Managers often suffer from feelings such as these: "I did the dull stuff in the beginning; so can everyone else. You only get ahead if you learn the business from the bottom up. Reading instruments may not be exciting, but somebody's got to do it. It's time you learned there's no such thing as a perfect job. To be fair, we must acknowledge that few recognize their own attitudes for what they are. They are so ingrained that these managers no longer stop to analyze them. But think of their effect on a bright, well-trained young man trying to find himself in a strange world. He may say to himself: In this company, it doesn't matter what I know or know how to do. I've got to do a certain amount of drudgery just to meet the requirements of the system." Work becomes meaningless to him; he doesn't identify with it at all. Or if he shows some spunk and asks "Why?" when he's told to do it, he is labeled difficult to get along with from that time on.

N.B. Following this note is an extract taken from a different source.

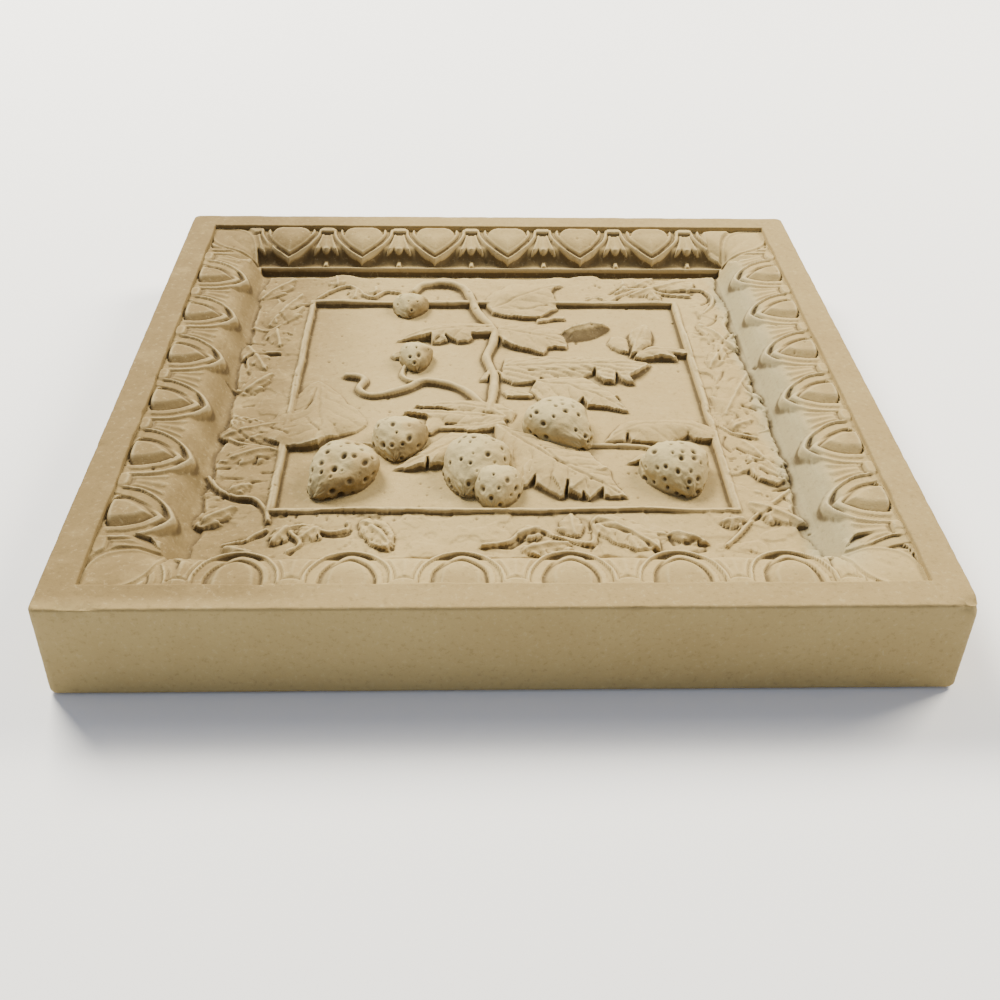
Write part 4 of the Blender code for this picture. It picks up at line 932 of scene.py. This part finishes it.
# rounded squares stacked along a profile; each ring has the same count of points on its sides and corners
# the profile runs from the tray under the face up the rim's inner wall, over the rim and round the back
def makeShell():
    t, s = tile, shell
    topHalf = t["halfSide"] - t["draft"]
    rings = [(0.01, 0, t["trayZ"]), (70, 0.5, t["trayZ"]), (139.9, 0.6, t["trayZ"])]
    r, a0, z0 = t["innerRound"], t["rimInner"], t["thick"] - t["innerRound"]
    rings += [(a0, 0.6, z) for z in np.linspace(21, z0, 12)]
    turns = (0.5, 1.0, math.pi / 2)
    rings += [(a0 + r * (1 - math.cos(q)), 0.6, z0 + r * math.sin(q)) for q in turns]
    a0, r = a0 + r, t["faceRound"]
    rings += [(a, 0.6 + (a - a0) / 10 * 3, t["thick"]) for a in np.linspace(141.6, topHalf - r, 9)]
    turns = np.linspace(0.2, 1.57, 7)
    rings += [(topHalf - r + r * math.sin(q), t["corner"], t["thick"] - r + r * math.cos(q)) for q in turns]
    zs = np.linspace(t["thick"] - r, t["backRound"], 28)[1:]
    rings += [(topHalf + t["draft"] * (t["thick"] - z) / t["thick"], t["corner"], z) for z in zs]
    r, a0 = t["backRound"], t["halfSide"]
    turns = np.linspace(0.2, 1.57, 8)
    rings += [(a0 - r + r * math.cos(q), t["corner"], r - r * math.sin(q)) for q in turns]
    rings += [(148, 3, 0), (130, 1, 0), (60, 0.5, 0), (0.01, 0, 0)]
    rings = np.array(rings)
    f = np.linspace(-1, 1, s["perSide"], endpoint=False)
    q = np.linspace(0, np.pi / 2, s["perCorner"] + 1)[:-1]
    parts = []
    for k in range(4):
        a, r = rings[:, :1], rings[:, 1:2]
        flat = np.stack([(a - r) * f, np.broadcast_to(-a, (len(rings), len(f)))], axis=-1)
        bend = np.stack([a - r + r * np.sin(q), -a + r - r * np.cos(q)], axis=-1)
        run = np.concatenate([flat, bend], axis=1)
        cos, sin = [(1, 0), (0, 1), (-1, 0), (0, -1)][k]
        turned = [run[..., 0] * cos - run[..., 1] * sin, run[..., 0] * sin + run[..., 1] * cos]
        parts.append(np.stack(turned, axis=-1))
    flat = np.concatenate(parts, axis=1)
    z = np.broadcast_to(rings[:, 2:3], flat.shape[:2])
    p = np.dstack([flat, z])
    up = np.gradient(p, axis=0)
    along = np.roll(p, -1, axis=1) - np.roll(p, 1, axis=1)
    n = np.cross(up, along)
    n /= np.linalg.norm(n, axis=-1, keepdims=True) + 1e-9
    x, y = p[..., 0], p[..., 1]
    ruffle = roughness(x + 3.1 * z, y - 2.3 * z, 21, 131, 3)
    fine = roughness(x + 5.3 * z, y + 4.7 * z, 3.4, 141, 2)
    sunk = s["wobble"] * (1 + ruffle) + 0.05 * (1 + fine)
    edge = np.exp(-((z - 37.2) / 1.2) ** 2) * (np.maximum(np.abs(x), np.abs(y)) > 149)
    sunk = sunk + s["edgeWear"] * edge * np.clip(roughness(x, y, 4, 151) + 0.2, 0, 1.5)
    inner = (np.maximum(np.abs(x), np.abs(y)) < 141.5) & (z > 24)
    sunk = np.where(inner, -0.25 - 0.3 * roughness(x, y, 11, 161), sunk)
    for centre, radius, deep in chips:
        off = ((p - np.array(centre)) ** 2).sum(-1) / radius ** 2
        sunk = sunk + deep * np.exp(-off ** 1.5) * (0.8 + 0.4 * fine)
    hidden = (z < 20.5) & (np.maximum(np.abs(x), np.abs(y)) < 141)
    sunk = np.where(hidden | (z < 0.001), 0, np.where(inner, sunk, np.maximum(sunk, 0.02)))
    p = p - n * sunk[..., None]
    p[..., 2] = np.clip(p[..., 2], 0, t["thick"])
    rows, columns = p.shape[:2]
    quads = gridQuads(rows, columns, wrapped=True)[:, ::-1]
    ends = np.arange(columns)
    piece = putMesh("body", p.reshape(-1, 3), quads, [ends, (rows - 1) * columns + ends[::-1]])
    grimeAndShade = 0.5 * np.clip(-fine - 0.7, 0, 1) + 0.5 * easeStep(0.55, 1.4, sunk) * (z > 1)
    putValues(piece, "grimeShadeWear", grimeAndShade)
    return piece


print("Making the body")
pieces.append(makeShell())


# a node socket that adds Math nodes when it is used in an expression
class Wire:
    def __init__(self, bench, socket):
        self.bench, self.socket = bench, socket

    def math(self, kind, one, other):
        return self.bench.add("ShaderNodeMath", {"operation": kind}, {0: one, 1: other})[0]

    def __add__(self, other):
        return self.math("ADD", self, other)

    def __radd__(self, other):
        return self.math("ADD", other, self)

    def __sub__(self, other):
        return self.math("SUBTRACT", self, other)

    def __rsub__(self, other):
        return self.math("SUBTRACT", other, self)

    def __mul__(self, other):
        return self.math("MULTIPLY", self, other)

    def __rmul__(self, other):
        return self.math("MULTIPLY", other, self)


# a material's node tree, to which every other node is added
class Bench:
    def __init__(self, material):
        material.use_nodes = True
        self.tree = material.node_tree

    def add(self, kind, settings=None, sockets=None):
        node = self.tree.nodes.new(kind)
        for key, value in (settings or {}).items():
            setattr(node, key, value)
        for key, value in (sockets or {}).items():
            if isinstance(value, Wire):
                self.tree.links.new(value.socket, node.inputs[key])
            else:
                node.inputs[key].default_value = value
        return [Wire(self, out) for out in node.outputs]

    # share of the way from low to high, held between 0 and 1
    def ramp(self, value, low, high):
        return self.add("ShaderNodeMapRange", {"interpolation_type": "SMOOTHSTEP"},
                        {"Value": value, "From Min": low, "From Max": high})[0]

    def blend(self, share, one, other):
        mix = self.add("ShaderNodeMix", {"data_type": "RGBA"}, {0: share, 6: one, 7: other})
        return mix[2]

    def noise(self, place, scale, detail=3.0, rough=0.55):
        return self.add("ShaderNodeTexNoise", {}, {"Vector": place, "Scale": scale, "Detail": detail,
                                                   "Roughness": rough})[0]


# the dark colour serves both for grime and for painted shade
stone = {
    "pale": (0.385, 0.29, 0.125, 1), "warm": (0.35, 0.257, 0.107, 1), "ochre": (0.18, 0.125, 0.048, 1),
    "berry": (0.455, 0.39, 0.205, 1), "green": (0.36, 0.345, 0.22, 1), "grimeAndShade": (0.07, 0.045, 0.017, 1),
    "worn": (0.56, 0.46, 0.25, 1), "grain": 1400, "rough": 0.9,
}


# pale stone, ochre to the west and on the rim, greenish in the east cove, darker in hollows with grime and
# painted shade, painted shade on steep walls, worn ridges, and painted ochre shade on the berries' east
# flanks
def makeStone(name):
    s = stone
    material = bpy.data.materials.new(name)
    bench = Bench(material)
    shader = bench.tree.nodes["Principled BSDF"]
    place = bench.add("ShaderNodeTexCoord")[3]
    x, y, z = bench.add("ShaderNodeSeparateXYZ", {}, {0: place})
    grimeShadeWearValue = bench.add("ShaderNodeAttribute", {"attribute_name": "grimeShadeWear"})[2]
    painted = bench.add("ShaderNodeAttribute", {"attribute_name": "ochre"})[2]
    clouds = bench.noise(place, 16, 4)
    patches = bench.noise(place, 75, 4)
    grain = bench.noise(place, s["grain"], 2, 0.6)
    speckle = bench.noise(place, 520, 3, 0.7)
    colour = bench.blend(bench.ramp(clouds + 0.35 * patches, 0.5, 0.95), s["pale"], s["warm"])
    westward = bench.ramp(x + 0.03 * clouds, -0.03, -0.085)
    westward = westward * bench.ramp(y, -0.1515, -0.144)
    colour = bench.blend(westward * bench.ramp(patches, 0.0, 0.55) * 0.95, colour, s["ochre"])
    eastward = bench.ramp(x + 0.012 * patches, 0.111, 0.118) * bench.ramp(x, 0.127, 0.119)
    eastward = eastward * bench.ramp(y, 0.13, 0.09) * bench.ramp(y, -0.135, -0.11)
    colour = bench.blend(eastward * bench.ramp(clouds, 0.3, 0.5) * 0.5, colour, s["green"])
    colour = bench.blend(bench.ramp(z, 0.0365, 0.0377) * (0.3 + 0.2 * patches), colour, s["ochre"])
    # painted shade in ochre on the berries' east flanks, and the pale berry colour on their lit sides
    colour = bench.blend(painted, colour, s["ochre"])
    colour = bench.blend(0 - painted, colour, s["berry"])
    # grime and painted shade: darker in hollows, on steep walls, under the curled leaf and at the berries'
    # feet
    colour = bench.blend(bench.ramp(grimeShadeWearValue, 0.12, 1.3) * 0.85, colour, s["grimeAndShade"])
    colour = bench.blend(bench.ramp(grimeShadeWearValue, -0.1, -1.1) * 0.4, colour, s["worn"])
    colour = bench.blend(bench.ramp(speckle, 0.54, 0.70) * 0.22, colour, s["grimeAndShade"])
    colour = bench.blend(bench.ramp(speckle, 0.44, 0.30) * 0.18, colour, s["worn"])
    bench.tree.links.new(colour.socket, shader.inputs["Base Color"])
    rough = s["rough"] + 0.08 * (patches - 0.5)
    bench.tree.links.new(rough.socket, shader.inputs["Roughness"])
    relief = grain + 0.8 * speckle
    bump = bench.add("ShaderNodeBump", {}, {"Height": relief, "Strength": 0.3, "Distance": 0.0004})[0]
    bench.tree.links.new(bump.socket, shader.inputs["Normal"])
    shader.inputs["Specular IOR Level"].default_value = 0.25
    return material


print("Finishing the stone")
castStone = makeStone("cast_stone")
for piece in pieces:
    piece.data.materials.append(castStone)
    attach(piece, "root")
    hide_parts("tile")

# Floor, light and camera
studio = {"floorSize": 20.0, "floorColour": (0.91, 0.93, 0.96, 1), "floorDown": 0.02,
          "sky": (0.90, 0.98, 1.18, 1), "skyStrength": 0.44}


# pale floor a little under the tile
def makeFloor():
    h, z = studio["floorSize"] * 500, -studio["floorDown"]
    floor = putMesh("floor", [(-h, -h, z), (h, -h, z), (h, h, z), (-h, h, z)], [(0, 1, 2, 3)], smooth=False)
    material = bpy.data.materials.new("floor")
    bench = Bench(material)
    shader = bench.tree.nodes["Principled BSDF"]
    shader.inputs["Base Color"].default_value = studio["floorColour"]
    shader.inputs["Roughness"].default_value = 0.8
    floor.data.materials.append(material)


lamps = [  # name, place, aim, size, power, colour
    ("window", (-0.8, 1.2, 1.5), (0, 0, 0.02), 0.8, 118, (1.0, 0.93, 0.78)),
    ("warmFill", (1.3, 0.7, 1.2), (0, 0, 0.02), 0.8, 66, (1.0, 0.90, 0.72)),
]


# square lamp at a place, aimed at a point
def makeLamp(name, place, aim, size, power, colour):
    light = bpy.data.lights.new(name, "AREA")
    light.size, light.energy, light.color = size, power, colour
    lamp = bpy.data.objects.new(name, light)
    bpy.context.scene.collection.objects.link(lamp)
    lamp.location = place
    away = [p - q for p, q in zip(place, aim)]
    flat = math.hypot(away[0], away[1])
    lamp.rotation_euler = (math.atan2(flat, away[2]), 0, math.atan2(away[0], -away[1]))


print("Setting the light")
makeFloor()
for lamp in lamps:
    makeLamp(*lamp)
world = bpy.data.worlds.new("studio")
bpy.context.scene.world = world
world.use_nodes = True
world.node_tree.nodes["Background"].inputs["Color"].default_value = studio["sky"]
world.node_tree.nodes["Background"].inputs["Strength"].default_value = studio["skyStrength"]

# camera at the photograph's angle
view = {"lens": 43.42, "place": (-0.01575, -0.43873, 0.29381), "turn": (53.3710, -1.0268, -1.5782)}
lensData = bpy.data.cameras.new("camera")
lensData.lens, lensData.sensor_width = view["lens"], 36
lensData.clip_start = 0.01
camera = bpy.data.objects.new("camera", lensData)
camera.location = view["place"]
camera.rotation_euler = [math.radians(t) for t in view["turn"]]
bpy.context.scene.collection.objects.link(camera)
bpy.context.scene.camera = camera

print("Dressed", len(pieces), "pieces")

It is important not to overlook the fact that the foreman, supervisor, or manager at the bottom of the pyramid is often in one of two career stages himself. He may be a hotshot, moving ahead rapidly. In this case, he is probably inexperienced and self-centered and thus unconcerned about the motivational needs of others in the organization. Or he may have rose at this level, so that his own upward movement is unlikely or rather far in the future. In this case, he may well view those who report to him through his own perspectives. He may judge capabilities and contribution in terms of his own. He may expect very little and never get close enough to employees to see that they have much more to give.